When my son came out of the prison he walked up to me hugged me so tight and just cried and cried his eyes out. He couldn’t even explain to me what kind of day he had with his dad, for the first time in his life he had that chance to just eat, play, and enjoy his dad. He was so thankful, he told me he had the best day in his life….Jack told me as he gave me my son, he said you have a wonderful son; it was an amazing day for all of us. He said your son is good with a basketball; he did get a little disappointed that he couldn’t make a basket for his dad. But he had a great time. I gave Jack and Rhonda a big hug
and told them thank you so much. Everyone was so wonderful. The next day I got to visit with my husband he was so happy, I have never seen a big smile on his face like I did this Sunday.

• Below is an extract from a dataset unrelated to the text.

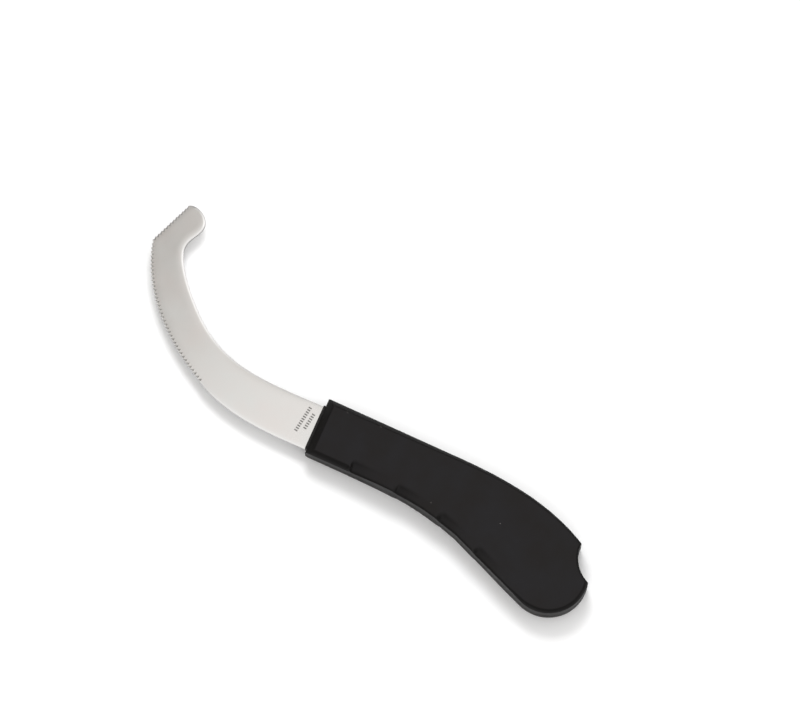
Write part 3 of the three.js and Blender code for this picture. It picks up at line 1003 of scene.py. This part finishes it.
def blade_steel():
    """Satin polished stainless steel: fine lines, soft clouding, painted light on the roll-offs, painted
    light and shade on the ground faces, and an etched mark.
    """
    nodes = Nodes("satin_blade_steel")
    lines = nodes.noise(LINE_SIZE, LINE_DETAIL, nodes.mapped(LINE_STRETCH, LINE_TURN))
    clouds = nodes.noise(CLOUD_SIZE)
    mark = stroke_rows(nodes, MARK_ROWS)
    ground = nodes.tilted(*GROUND_ANGLES)
    colour = nodes.mix(nodes.between(clouds, 0, 1), CLOUD_DARK, CLOUD_LIGHT)
    tint = nodes.mix(nodes.between(nodes.noise(TINT_SIZE), 0, 1), WARM_TINT, COOL_TINT)
    colour = nodes.multiplied(colour, tint)
    # painted light on the slightly tilted roll-off faces
    colour = nodes.mix(nodes.tilted(*LIT_ROLL_ANGLES), colour, ROLLED_STEEL_PAINTED_LIGHT)
    colour = nodes.mix(nodes.math("MULTIPLY", mark, ETCH_SHARE), colour, ETCHED_STEEL)
    # painted light on the ground faces, painted shade in the front gullets
    colour = nodes.mix(ground, colour, painted_ground_tone(nodes))
    rough = nodes.math(
        "ADD", nodes.between(clouds, *CLOUD_ROUGHNESS), nodes.between(lines, *LINE_ROUGHNESS),
    )
    rough = nodes.math("ADD", rough, nodes.math("MULTIPLY", mark, ETCH_ROUGHNESS))
    rough = nodes.math("ADD", rough, nodes.math("MULTIPLY", ground, GROUND_ROUGHNESS))
    normal = nodes.bump(clouds, CLOUD_HEIGHT, strength=CLOUD_STRENGTH)
    normal = nodes.bump(lines, LINE_HEIGHT, normal, strength=LINE_STRENGTH)
    return nodes.set(Base_Color=colour, Metallic=1.0, Roughness=rough, Normal=normal)


def turned_steel():
    """Plain turned steel, with rings left by the tool."""
    nodes = Nodes("turned_pin_steel")
    rings = nodes.noise(RING_SIZE, RING_DETAIL, nodes.mapped(RING_STRETCH))
    clouds = nodes.noise(PIN_CLOUD_SIZE)
    colour = nodes.mix(nodes.between(clouds, 0, 1), PIN_DARK, PIN_LIGHT)
    rough = nodes.math(
        "ADD", nodes.between(rings, *RING_ROUGHNESS), nodes.between(clouds, *PIN_CLOUD_ROUGHNESS),
    )
    normal = nodes.bump(rings, RING_HEIGHT, strength=RING_STRENGTH)
    return nodes.set(Base_Color=colour, Metallic=1.0, Roughness=rough, Normal=normal)


def floor_paint():
    """Plain pale paint."""
    nodes = Nodes("pale_floor")
    tone = nodes.mix(nodes.noise(FLOOR_CLOUD_SIZE), FLOOR_DARK, FLOOR_LIGHT)
    return nodes.set(
        Base_Color=tone, Roughness=FLOOR_ROUGHNESS, Specular_IOR_Level=FLOOR_SPECULAR,
    )


# ---------------------------------------------------------------- stage

VIEW_TURN = math.radians(23.75)  # between the picture's right and +X
VIEW_TILT = math.radians(11.0)  # of the camera from straight above
VIEW_CENTRE = (17.6, 38.3, 0.0)  # in the plan's frame
VIEW_WIDTH = 0.3019  # seen at that centre, in metres
VIEW_DISTANCE = 2.6
VIEW_END = 20.0
SENSOR = 36.0

# Soft boxes: place to the right, ahead and up, size, turn of a box that faces straight down, radiance,
# and whether shiny surfaces mirror it
KEY = ((-0.03, 0.45, 0.74), (0.34, 0.28), 0, 11.8, False)
FILL = ((0.1, -0.6, 0.45), (0.6, 0.4), 0, 0.75, False)
OVERHEAD = ((0.177, -0.117, 0.5), (0.7, 0.7), 42, 0.60, True)
RIM = ((0.263, 0.313, 0.63), (0.4, 0.4), 0, 0.45, True)
HORIZON = 0.2  # the dome's strength at its rim
ZENITH = 0.875  # and overhead
DOME_TINT = (1.0, 0.972, 0.94, 1)
OVERHEAD_TINT = (0.96, 0.975, 1.0)  # of the overhead box's light

RIGHT = Vector((math.cos(VIEW_TURN), math.sin(VIEW_TURN), 0))
AHEAD = Vector((-math.sin(VIEW_TURN), math.cos(VIEW_TURN), 0))
UP = Vector((0, 0, 1))


def camera():
    """A long lens that looks down on the knife from the near side."""
    data = bpy.data.cameras.new("camera")
    data.sensor_width = SENSOR
    data.lens = SENSOR * VIEW_DISTANCE / VIEW_WIDTH
    data.clip_end = VIEW_END
    eye = bpy.data.objects.new("camera", data)
    bpy.context.scene.collection.objects.link(eye)
    back = UP * math.cos(VIEW_TILT) - AHEAD * math.sin(VIEW_TILT)
    top = AHEAD * math.cos(VIEW_TILT) + UP * math.sin(VIEW_TILT)
    centre = (Vector(VIEW_CENTRE) + PLAN_TO_ROW) * MM
    turn = Matrix((RIGHT, top, back)).transposed().to_4x4()
    eye.matrix_world = Matrix.Translation(centre + back * VIEW_DISTANCE) @ turn
    bpy.context.scene.camera = eye


def softbox(name, place, size, turn, radiance, mirrored_too):
    """A rectangular area light that faces the knife, or straight down if it is turned."""
    data = bpy.data.lights.new(name, "AREA")
    data.shape = "RECTANGLE"
    data.size, data.size_y = size
    data.energy = radiance * math.pi * size[0] * size[1]
    lamp = bpy.data.objects.new(name, data)
    bpy.context.scene.collection.objects.link(lamp)
    across, ahead, height = place
    spot = RIGHT * across + AHEAD * ahead + UP * height
    back = UP if turn else spot.normalized()
    side = Matrix.Rotation(math.radians(turn), 3, "Z") @ RIGHT
    side = (side - back * side.dot(back)).normalized()
    axes = Matrix((side, back.cross(side), back)).transposed().to_4x4()
    lamp.matrix_world = Matrix.Translation(spot) @ axes
    lamp.visible_glossy = mirrored_too
    return data


def floor():
    """A plain square of floor under the knife."""
    signs = ((-1, -1), (1, -1), (1, 1), (-1, 1))
    corners = [(x * FLOOR_HALF, y * FLOOR_HALF, 0) for x, y in signs]
    mesh = bpy.data.meshes.new("floor")
    mesh.from_pydata(corners, [], [range(len(corners))])
    ground = new_piece("floor", mesh)
    mesh.materials.append(floor_paint())


def world():
    """A pale dome, dimmer towards the horizon."""
    surroundings = bpy.data.worlds.new("dome")
    bpy.context.scene.world = surroundings
    surroundings.use_nodes = True
    tree = surroundings.node_tree
    place = tree.nodes.new("ShaderNodeTexCoord")
    parts = tree.nodes.new("ShaderNodeSeparateXYZ")
    ramp = tree.nodes.new("ShaderNodeMapRange")
    tree.links.new(place.outputs["Generated"], parts.inputs[0])
    tree.links.new(parts.outputs[2], ramp.inputs["Value"])
    ramp.inputs["To Min"].default_value = HORIZON
    ramp.inputs["To Max"].default_value = ZENITH
    tree.links.new(ramp.outputs[0], tree.nodes["Background"].inputs["Strength"])
    tree.nodes["Background"].inputs["Color"].default_value = DOME_TINT


def stage():
    """The camera, the floor and the light."""
    camera()
    floor()
    world()
    softbox("key", *KEY)
    softbox("overhead", *OVERHEAD).color = OVERHEAD_TINT
    softbox("rim", *RIM)
    softbox("fill", *FILL)
    view = bpy.context.scene.view_settings
    view.view_transform = "Standard"
    view.look = "None"


# ---------------------------------------------------------------- the knife

def build():
    """Every piece of the knife, with its material and the node it stands for."""
    stretches = handle_outline()
    upper = upper_shell(stretches)
    lower = mirrored("shell_lower_moulding", upper)
    moulded = plastic("grained_black_moulding", PANEL_DARK, PANEL_LIGHT, PANEL_ROUGHNESS, PANEL_GRAIN)
    trim = plastic("smooth_black_moulding", TRIM_DARK, TRIM_LIGHT, TRIM_ROUGHNESS, TRIM_GRAIN)
    for piece, node in ((upper, "handle_shell_upper"), (lower, "handle_shell_lower")):
        shade(piece, MOULDING_SHARP)
        finish_piece(piece, moulded, "handle_plastic", node)
    steel = blade()
    shade(steel, BLADE_SHARP)
    finish_piece(steel, blade_steel(), "blade_steel", "blade")
    trim_piece = collar()
    shade(trim_piece, MOULDING_SHARP)
    finish_piece(trim_piece, trim, "collar_plastic", "blade_collar")
    pin_steel = turned_steel()
    for node, x in PINS.items():
        pin = turned_pin(node.replace("tang_pin", "turned_pin"), (x, TANG_Y), PIN_RADIUS)
        shade(pin, MOULDING_SHARP)
        finish_piece(pin, pin_steel, "pin_steel", node)
    dowel = turned_pin("moulded_dowel", DOWEL_CENTRE, DOWEL_RADIUS)
    shade(dowel, MOULDING_SHARP)
    finish_piece(dowel, moulded, "handle_plastic", "shell_dowel_rear")


build()
stage()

I just wanted to thank you Scottie from the bottom
of my heart, my husband’s heart, and my sons heart for putting this program together, you’re a wonderful person, I wish I had the chance to personally thank you and give you the biggest hug ever. You have really impacted our lives with
great happiness, and so many others in this world. In these 8 years that my husband has been in prison, I have never felt the way I feel now. We have accepted GOD into our hearts and lives and will never turn back; we will continue to move forward. Thank you for all the wonderful gifts and for you being the person you are!! I could keep going on and on. But I will end this long letter now.